Think about today’s sports environment. Remember just a short year ago when the Cubs were playing the Indians in an epic Game 7 of the World Series? Cameras panned to just about every person in the stadium holding up their phone in anticipation of capturing the final out, ending the Cubbies fateful curse.
|Cubs Game 7 Victory|
While current media outlets are concerned about maximizing paywalls, providing on-demand content and changing the user interfaces of their products, are these steps really addressing the core of the issue? I’m reminded of the music industry in the early 2000’s when we had to buy an entire CD to listen to the one song we wanted. The music industry sat on its laurels while a computer company came into a space it didn’t own with a nifty little gadget called an iPod that allowed us to select specific songs we wanted to jam out to in our beat up sedans on the way to the high school football game.

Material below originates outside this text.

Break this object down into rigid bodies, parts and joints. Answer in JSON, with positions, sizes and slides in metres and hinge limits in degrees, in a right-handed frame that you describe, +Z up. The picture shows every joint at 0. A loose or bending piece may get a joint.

Thus launching a complete disruption in the music industry, as we knew it. For more details on this type of disruption, I encourage you to check out Simon Sinek’s TED Talk How Great Leaders Inspire Action or read his book entitled Start with Why.
Enter disruption. Just like Apple with the music industry or Southwest in the airline industry. Fundamentally altering the way an industry exists rather than adjusting existing parts here or there. This would be as if a NASCAR driver pulled into pit road and rather than more fuel and tightening the left side, they rolled out a driving machine the likes of which no one had ever laid eyes on before.